Use case 5: Joining tables
If you would like to join some or all of the columns of one table to
another, you can make use of one of the ..._join()
methods
for a dm_keyed_tbl
. In many cases, using keyed tables
derived from a dm
object allows omitting the
by
argument without triggering a message, because they are
safely inferred from the foreign keys stored in the
dm_keyed_tbl
objects. For the syntax, please see the
example below.
planes_for_join <-
flights_keyed$planes %>%
select(tailnum, plane_type = type)
joined_flights_tbl <-
flights_keyed$flights %>%
# let's first reduce the number of columns of flights
select(-dep_delay:-arr_delay, -air_time:-minute, -starts_with("sched_")) %>%
# in the {dm}-method for the joins you can specify which columns you want to
# add to the subsetted table
left_join(planes_for_join)
joined_flights_dm <- dm(
flights_plane_type = joined_flights_tbl,
!!!flights_keyed[c("airlines", "airports", "weather")]
)
# this is how the table looks now
joined_flights_dm$flights_plane_type
#> # A tibble: 1,761 × 11
#> year month day dep_time carrier flight tailnum origin dest
#> <int> <int> <int> <int> <chr> <int> <chr> <chr> <chr>
#> 1 2013 1 10 3 B6 727 N571JB JFK BQN
#> 2 2013 1 10 16 B6 739 N564JB JFK PSE
#> 3 2013 1 10 450 US 1117 N171US EWR CLT
#> 4 2013 1 10 520 UA 1018 N35204 EWR IAH
#> 5 2013 1 10 530 UA 404 N815UA LGA IAH
#> 6 2013 1 10 531 AA 1141 N5EAAA JFK MIA
#> 7 2013 1 10 535 B6 725 N784JB JFK BQN
#> 8 2013 1 10 546 B6 380 N337JB EWR BOS
#> 9 2013 1 10 549 EV 6055 N19554 LGA IAD
#> 10 2013 1 10 550 US 2114 N740UW LGA BOS
#> # ℹ 1,751 more rows
#> # ℹ 2 more variables: time_hour <dttm>, plane_type <chr>
Use case 6: Retrieve all tables
Retrieving all tables from a dm
object requires a lot of
boilerplate code.
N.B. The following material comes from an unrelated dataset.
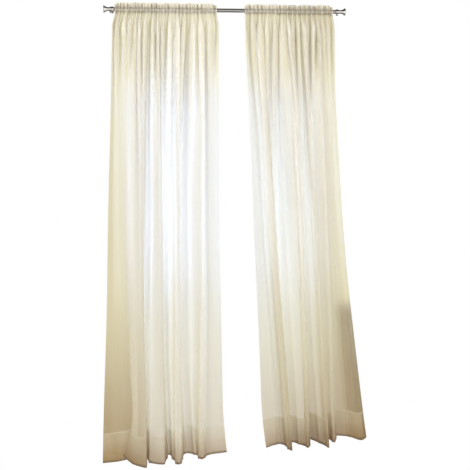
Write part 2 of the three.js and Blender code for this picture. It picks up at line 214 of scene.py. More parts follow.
def ripple_at(gathers, phase, below):
    """The small folds at one place of the cloth, in gathers' heights."""
    short, long = (turns * phase for turns in UNEVEN_WAVES)
    uneven = 1 + GATHER_UNEVEN * math.sin(short + UNEVEN_START) * math.cos(long)
    total = 0
    for band in named_rows(RIPPLE_COLUMNS, RIPPLES):
        faded = band["rest"] + (1 - band["rest"]) * (1 - smooth(band["fade"], band["gone"], below))
        weight = smooth(band["start"], band["full"], below) * faded
        wave = math.sin(2 * math.pi * gathers * phase / band["period"] + band["phase"])
        total += weight * band["height"] * wave * uneven
    return total


def row_of(panel, z):
    """One level of a panel, column by column: where the cloth is, and the path and ripple that made it."""
    turns = named_rows(TURN_COLUMNS, panel["turns"])
    shares = turn_shares(turns)
    drop = max(0, (POCKET_BOTTOM - z) / (POCKET_BOTTOM - HEM_Z))
    knee = max(0, (KNEE_Z - z) / (KNEE_Z - HEM_Z)) ** 2
    sprung = smooth(POCKET_TOP, POCKET_SPRING, -z)
    start, end = panel["pocket_x"]
    first, last = turns[0]["top_x"], turns[-1]["top_x"]

    def x_of(turn):
        held = start + (turn["top_x"] - first) / (last - first) * (end - start)
        top = held + sprung * (turn["top_x"] - held)
        return at_drop(top, turn["waist_x"], turn["hem_x"] - turn["kick"], drop) + turn["kick"] * knee

    turn_x = [x_of(turn) for turn in turns]
    turn_out = [at_drop(0, turn["waist_out"], turn["hem_out"], drop) for turn in turns]
    turn_lift = [turn["lift"] * knee for turn in turns]
    calm = smooth(*CALM_SPAN, -z)
    turn_ripple = [1 + (turn["ripple"] - 1) * calm for turn in turns]

    body_columns = panel["gathers"] * BODY_COLUMNS
    own = own_columns(shares, body_columns)
    columns = panel["gathers"] * COLUMNS_PER_GATHER
    base = []
    for i in range(columns + 1):
        phase = i / columns
        share = share_at(shares, own, phase * body_columns)
        folded = through(shares, turn_ripple, share)
        ripple = ripple_at(panel["gathers"], phase, max(0, -z)) * folded
        x, out, lift = (through(shares, values, share) for values in (turn_x, turn_out, turn_lift))
        base.append((x, out, z + lift, ripple, folded))

    def length(depth):
        return sum(
            math.hypot(b[0] - a[0], b[1] + depth * b[3] - a[1] - depth * a[3])
            for a, b in zip(base, base[1:])
        )

    wanted = CLOTH_WIDTH - PLEATS_TAKE * smooth(*PLEATS_TAKE_SPAN, -z)
    depth = 0
    step = DEEPEST_RIPPLE / 2
    while step > CLOSE_ENOUGH:
        if length(depth + step) < wanted:
            depth += step
        step /= 2
    return [
        {
            "x": x,
            "out": out + depth * ripple,
            "z": height,
            "flat": out,
            "depth": depth,
            "ripple": ripple,
            "folded": folded,
        }
        for x, out, height, ripple, folded in base
    ]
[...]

The dm_deconstruct()
function helps
creating that boilerplate. For a dm
object, it prints the
code necessary to create local variables for all tables.
dm <- dm_nycflights13()
dm_deconstruct(dm)
#> airlines <- pull_tbl(dm, "airlines", keyed = TRUE)
#> airports <- pull_tbl(dm, "airports", keyed = TRUE)
#> flights <- pull_tbl(dm, "flights", keyed = TRUE)
#> planes <- pull_tbl(dm, "planes", keyed = TRUE)
#> weather <- pull_tbl(dm, "weather", keyed = TRUE)
This code can be copy-pasted into your script or function.